The House Capital Markets Subcommittee approved bi-partisan legislation repealing the swap push out provisions of Section 716 of the Dodd-Frank Act requiring depository institutions to conduct derivatives trades through an affiliate. HR 1838, sponsored by Rep. Nan Hayworth (R-NY) would repeal provisions requiring banks to separate and segregate portions of their derivative businesses.
Rep. Hayworth said that the legislation is needed because, under current Section 716, regulatory arbitrage is quite possible putting the US at competitive disadvantage. An amendment proposed by Rep. Hayworth preserving Section 716(i) was approved by the subcommittee by a voice vote. According to Rep. Hayworth the amendment retains prohibitions on bailouts and prevents the use of taxpayer funds for swap activities. Section 716(i) provides that no taxpayer funds can be used to prevent the receivership of any swap entity resulting from swap or security-based swap activity of the swap entity.

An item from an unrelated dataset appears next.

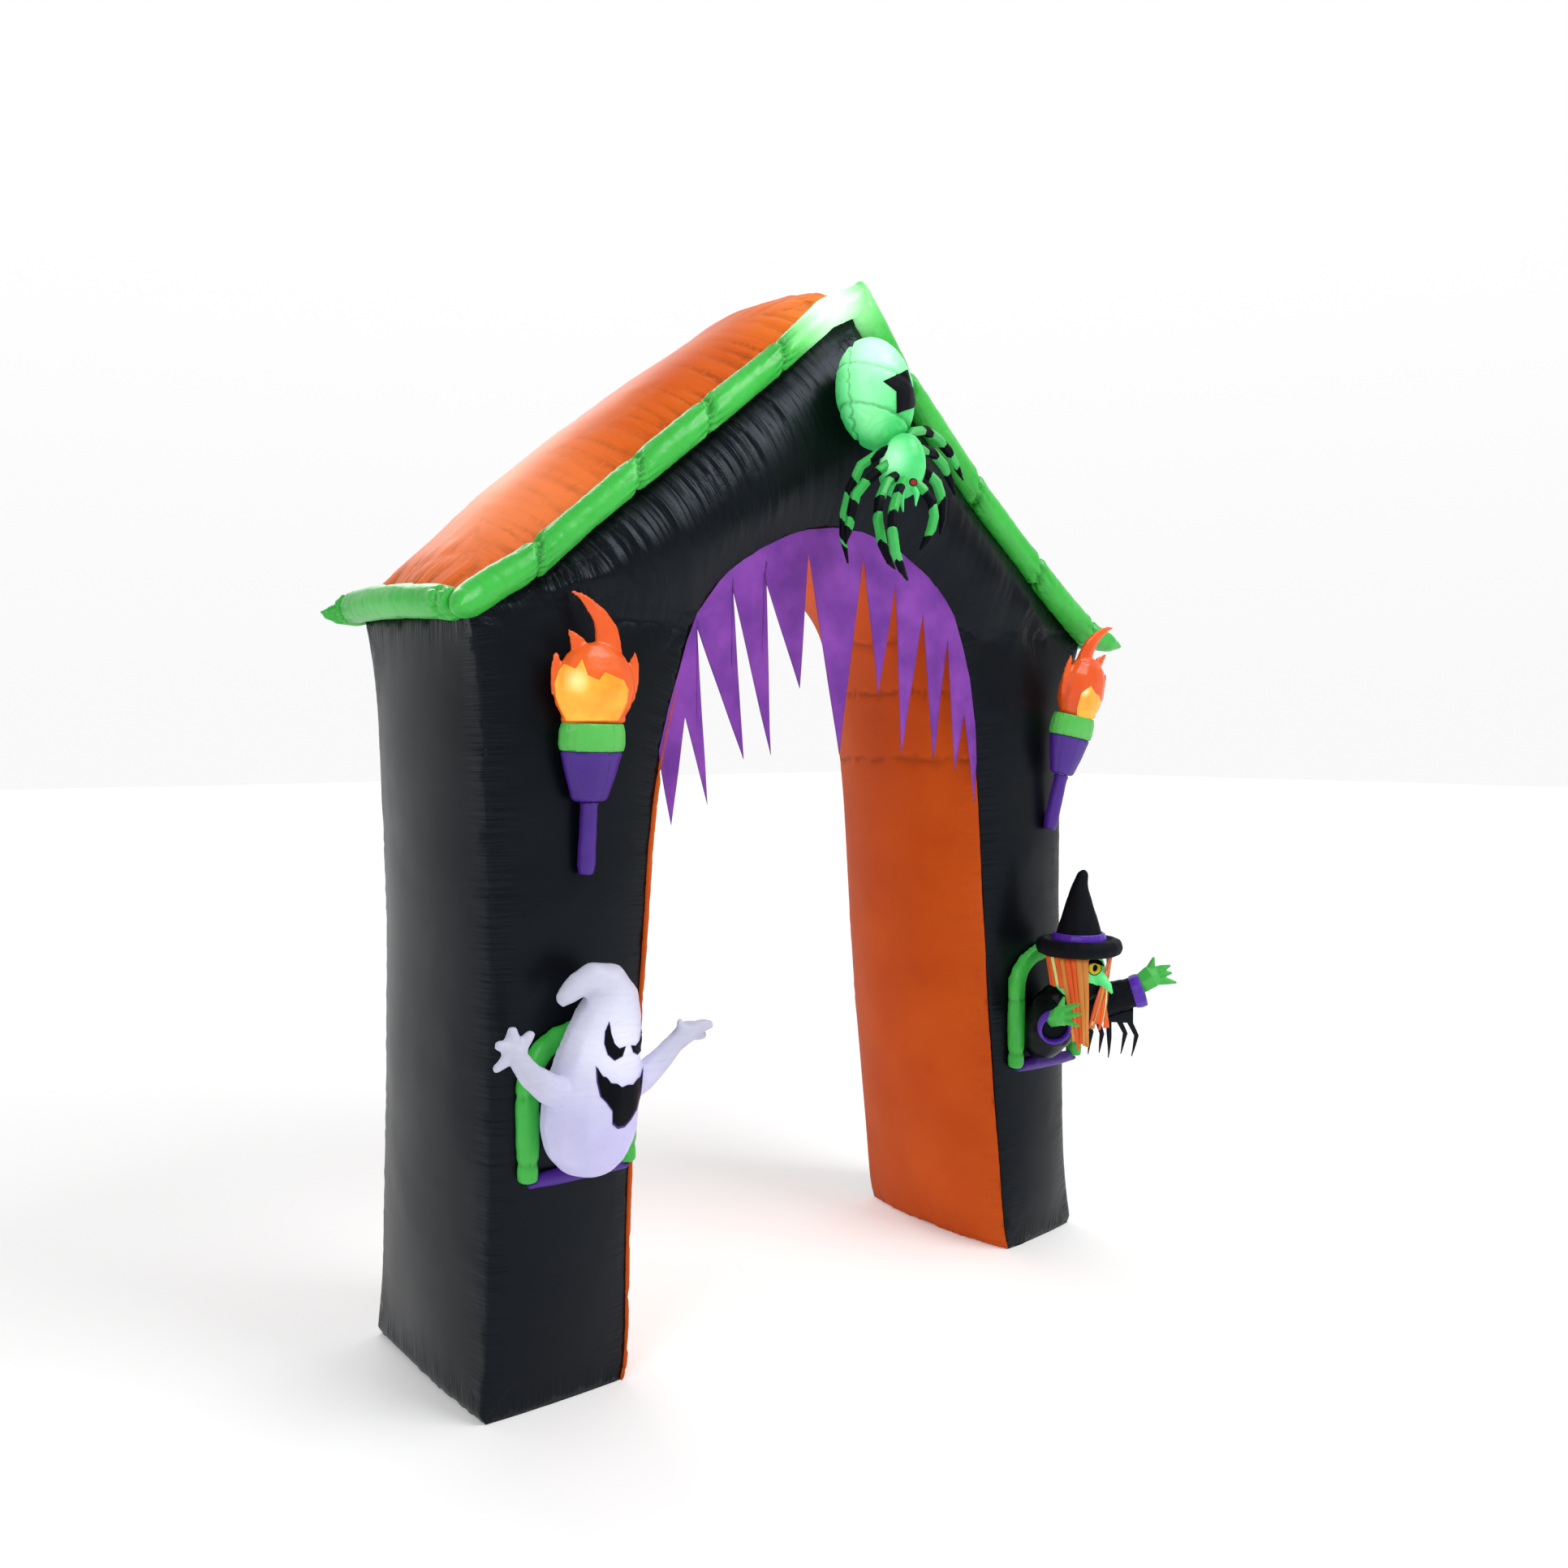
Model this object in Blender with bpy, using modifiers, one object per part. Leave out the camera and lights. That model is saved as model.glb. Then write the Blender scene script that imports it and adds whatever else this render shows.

In earlier testimony, ISDA found it difficult to see how Section 716 reduces systemic risk. This is particularly true given that firms face regulatory reporting requirements for all transactions, including transactions exempt from and covered by Section 716.
Such regulatory reporting will help to ensure that exposures can not build up unnoticed in the financial system. Separately, forcing the derivatives business outside of the better-capitalized, better-regulated bank into new stand alone subsidiaries could actually increase risk to the system, said ISDA. Section 716 will also increase risk as it leads to greater inefficiencies and the loss of exposure netting as it requires firms to conduct swaps across multiple legal entities.
The American Bankers Association has long argued that Section 716 would significantly impact the ability of regional and community banks to manage interest rate risk and that it would diminish their ability to provide long-term fixed rate loans to small business customers.